The acquisition is among the biggest ever in crypto, and it gave some credence to the idea that stablecoins — which provide crucial liquidity for crypto markets and show promise for making TradFi more efficient — might be the killer non-bitcoin use case for crypto. 

The story also comes a few days after Stripe formally announced it had re-enabled crypto payments in the US with stablecoins.

At risk of adding more noise to an already-crowded news event, here are three quick takes on the deal, starting with its implications for Solana.

1. Solana isn’t alone in betting on stablecoins

    Stablecoins show promise for things like money transfers and payments — as opposed to more store of value cryptocurrencies like bitcoin — and Solana’s north star of being fast and cheap makes the blockchain an intuitively good fit for stables.

    As a result, Solana has seen a lot of stablecoin bets in recent months. A good chunk of change was spent in liquidity incentives to bring PayPal’s stablecoin to Solana. New startups like Perena, Sphere and Lulo are building Solana-native businesses largely focused on stables.

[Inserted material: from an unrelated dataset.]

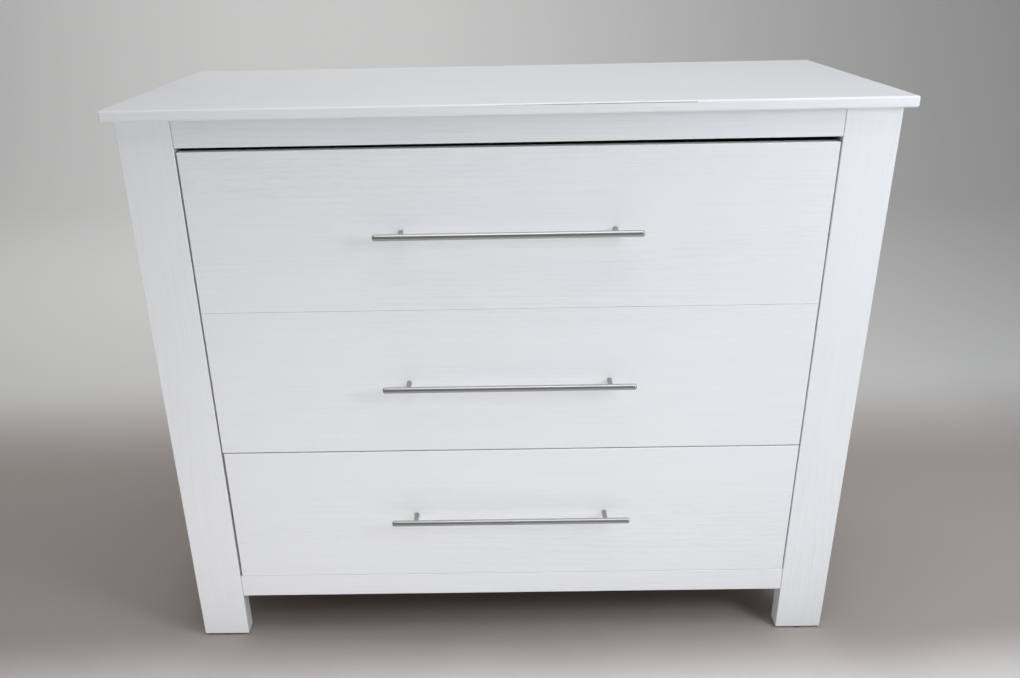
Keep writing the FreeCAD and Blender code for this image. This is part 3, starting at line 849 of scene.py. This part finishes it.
class CHEST_OT_studio(bpy.types.Operator):
    """Set the floor, the backdrop, the lights and the camera"""

    bl_idname = "chest.studio"
    bl_label = "Studio"

    def execute(self, context):
        scene = context.scene
        settings = scene.chest_studio
        sweep = self.sweep(settings)
        self.world(scene)
        self.lamp("window", (1.75, -1.15, 1.62), (0.3, -0.25, 0.75), 1.1, 8, (0.70, 0.82, 1.0))
        self.lamp("overhead", (0.22, -0.40, 2.6), (0.1, 0, 0.6), 1.7, 25, (1.0, 0.985, 0.97))
        self.lamp("right_lamp", (1.25, -1.05, 1.15), (0.5, -0.25, 0.75), 0.5, 6.6, (0.96, 0.98, 1.0))
        self.lamp("backdrop_wash", (-1.1, 1.6, 3.0), (-1.0, 4.2, 1.0), 2.0, 54, (1.0, 1.0, 1.0))
        rear = self.lamp("rear_lamp", (1.3, 2.5, 0.75), (0, 0.25, 0.45), 1.1, 26, (1.0, 0.99, 0.98))
        side = self.lamp("left_lamp", (-2.4, 0.5, 0.65), (-0.56, 0.05, 0.45), 0.9, 14, (1.0, 0.99, 0.98))
        left = self.lamp("left_bounce", (-0.7, -1.5, 0.2), (-0.35, -0.25, 0.15), 0.6, 5.4, (1.0, 0.98, 1.0))
        low = self.lamp("low_bounce", (0.1, -1.5, 0.12), (0.05, -0.25, 0.2), 0.7, 6.2, (1.0, 1.0, 0.97))
        self.soften(sweep, rear, side, left, low)
        self.camera(scene, settings)
        scene.view_settings.view_transform = "Standard"
        return {"FINISHED"}

    def sweep(self, settings):
        """A floor that curves up into a backdrop, far enough off for a view from any side."""
        half, far, near, tall, bend = 9.0, 4.2, -9.0, 5.0, 1.2
        mesh = bmesh.new()
        first = mesh.verts.new((-half, near, 0))
        last = mesh.verts.new((-half, far - bend, 0))
        floor_edge = mesh.edges.new((first, last))
        bmesh.ops.extrude_edge_only(mesh, edges=[floor_edge])
        for vert in mesh.verts[2:]:
            vert.co.x = half
        rear = [edge for edge in mesh.edges if all(v.co.y > far - bend - 1e-4 for v in edge.verts)]
        rear_verts = list({vert for edge in rear for vert in edge.verts})
        spun = bmesh.ops.spin(
            mesh, geom=rear + rear_verts, cent=(0, far - bend, bend), axis=(1, 0, 0),
            angle=math.pi / 2, steps=16,
        )
        rim = [part for part in spun["geom_last"] if isinstance(part, bmesh.types.BMEdge)]
        raised = bmesh.ops.extrude_edge_only(mesh, edges=rim)
        top = [part for part in raised["geom"] if isinstance(part, bmesh.types.BMVert)]
        bmesh.ops.translate(mesh, verts=top, vec=(0, 0, tall - bend))
        for face in mesh.faces:
            face.smooth = True
        data = bpy.data.meshes.new("studio_sweep")
        mesh.to_mesh(data)
        mesh.free()
        sweep = bpy.data.objects.new("studio_sweep", data)
        stage = plain_stage("plain_sweep", settings.floor, settings.lit_near_floor, settings.backdrop)
        data.materials.append(stage)
        bpy.context.scene.collection.objects.link(sweep)
        return sweep

    def world(self, scene):
        world = bpy.data.worlds.new("studio")
        world.use_nodes = True
        sky = world.node_tree.nodes["Background"]
        sky.inputs["Color"].default_value = (1.0, 1.0, 1.0, 1)
        sky.inputs["Strength"].default_value = WORLD_STRENGTH
        scene.world = world

    def lamp(self, name, place, target, size, power, colour):
        data = bpy.data.lights.new(name, "AREA")
        data.shape = "SQUARE"
        data.size = size
        data.energy = power
        data.color = colour
        lamp = bpy.data.objects.new(name, data)
        lamp.visible_camera = False
        lamp.location = place
        towards = Vector(target) - Vector(place)
        lamp.rotation_euler = towards.to_track_quat("-Z", "Y").to_euler()
        bpy.context.scene.collection.objects.link(lamp)
        return lamp

    def soften(self, sweep, *lamps):
        """Keep these lamps out of reflections and off the floor, with no shadow of the handles."""
        unlit = bpy.data.collections.new("no_bounce_on_sweep")
        unlit.objects.link(sweep)
        unshaded = bpy.data.collections.new("no_shadow_in_bounce")
        for number in DRAWERS:
            for part in ("bar", "stems"):
                unshaded.objects.link(bpy.data.objects[f"drawer_{number}_handle_{part}_brushed"])
        for collection in (unlit, unshaded):
            for entry in collection.collection_objects:
                entry.light_linking.link_state = "EXCLUDE"
        for lamp in lamps:
            lamp.visible_glossy = False
            lamp.light_linking.receiver_collection = unlit
            lamp.light_linking.blocker_collection = unshaded

    def camera(self, scene, settings):
        pitch, yaw, roll = settings.aim
        data = bpy.data.cameras.new("camera")
        data.lens = settings.lens
        data.shift_x, data.shift_y = settings.shift
        camera = bpy.data.objects.new("camera", data)
        level = Euler((math.pi / 2 + pitch, 0, -yaw), "XYZ").to_matrix()
        tilt = Matrix.Rotation(roll, 3, "Z")
        camera.matrix_world = Matrix.Translation(settings.eye) @ (level @ tilt).to_4x4()
        scene.collection.objects.link(camera)
        scene.camera = camera


class CHEST_PT_panel(bpy.types.Panel):
    """Lists the chest's operators"""

    bl_idname = "CHEST_PT_panel"
    bl_label = "Changing Chest"
    bl_space_type = "VIEW_3D"
    bl_region_type = "UI"
    bl_category = "Changing Chest"

    def draw(self, context):
        for operator in OPERATORS:
            self.layout.operator(operator.bl_idname)


SETTINGS = {
    "chest_paint": PaintSettings,
    "chest_boards": BoardSettings,
    "chest_hairline": HairlineSettings,
    "chest_handles": HandleSettings,
    "chest_studio": StudioSettings,
}
OPERATORS = (
    CHEST_OT_carcass,
    CHEST_OT_top_board,
    CHEST_OT_drawer_fronts,
    CHEST_OT_drawer_boxes,
    CHEST_OT_handles,
    CHEST_OT_runners,
    CHEST_OT_fittings,
    CHEST_OT_studio,
)


def register():
    for group in (*SETTINGS.values(), *OPERATORS, CHEST_PT_panel):
        bpy.utils.register_class(group)
    for name, group in SETTINGS.items():
        setattr(bpy.types.Scene, name, bpy.props.PointerProperty(type=group))


def unregister():
    for name in SETTINGS:
        delattr(bpy.types.Scene, name)
    for group in reversed((*SETTINGS.values(), *OPERATORS, CHEST_PT_panel)):
        bpy.utils.unregister_class(group)


def main():
    register()
    for operator in OPERATORS:
        family, name = operator.bl_idname.split(".")
        getattr(getattr(bpy.ops, family), name)()


if __name__ == "__main__":
    main()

Stablecoins are a sizable market, but they aren’t broadly used in the mainstream financial world yet, and whether these bets will all pay off is an open question.

    But Stripe buying Bridge at least indicates that Solana isn’t the only venue taking the dive on stables. 

    “All payment and [infrastructure] providers will be following [Stripe’s] lead or at least begin looking around,” Lulo co-founder Jesse Brauner told me in a text.

    2. Building a stablecoin payments platform is really hard

      I just hosted Coinflow’s CEO and founder Daniel Lev on the Lightspeed podcast, and he made an interesting point about this deal: Stripe is not made up of dinosaurs. The behemoth fintech company got interested in bitcoin a decade ago, and it built out some payments infrastructure between 2014 and 2018. 

      This time around, Stripe reintegrated crypto payments presumably by way of this very expensive acquisition. As an existing internet payments company, you’d think Stripe would have at least considered building stablecoin on- and off-ramp services in house. 

      “You can’t just spin it up overnight,” Lev said of stablecoin payments businesses. “There is this regulatory and partnership moat where you have to meet a ton of [criteria], so it’s not like a bunch of developers can just rush on this opportunity today or tomorrow. They have to do a ton of things to even launch a compliant and legal product in the space.”

      3. More M&A could open up crypto venture

        One of crypto venture’s biggest problems is that crypto startups rarely IPO. If VCs want to report returns, they can rely on token allocations, but airdrops being the only exit opportunity for venture capital can cause short-term thinking and bad price action. With the Stripe buy, Bridge just proved there could be a second way for VCs to exit their investments.

        “Everyone in crypto VC knows that it would be much healthier for the industry as a whole to have two viable paths to exit — i.e. equity-based (IPOs, acquisitions) and token launches+listing,” Sam Lehman, principal at Symbolic Capital, said in a text.

        Another consequence of crypto venture’s token reliance is that crypto VCs tend to be leery of investing in startups that don’t plan to launch a token, Lehman added. Following the Stripe acquisition, this stance is beginning to soften.

        “To be clear, it’s not a silver bullet. Web2 VCs don’t make their livings off of acquisitions, they need IPOs to get their 100x returns. I don’t think anyone thinks this means that the NYSE is going to start teeing up crypto IPOs after this, but it is a step in the right direction,” Lehman said.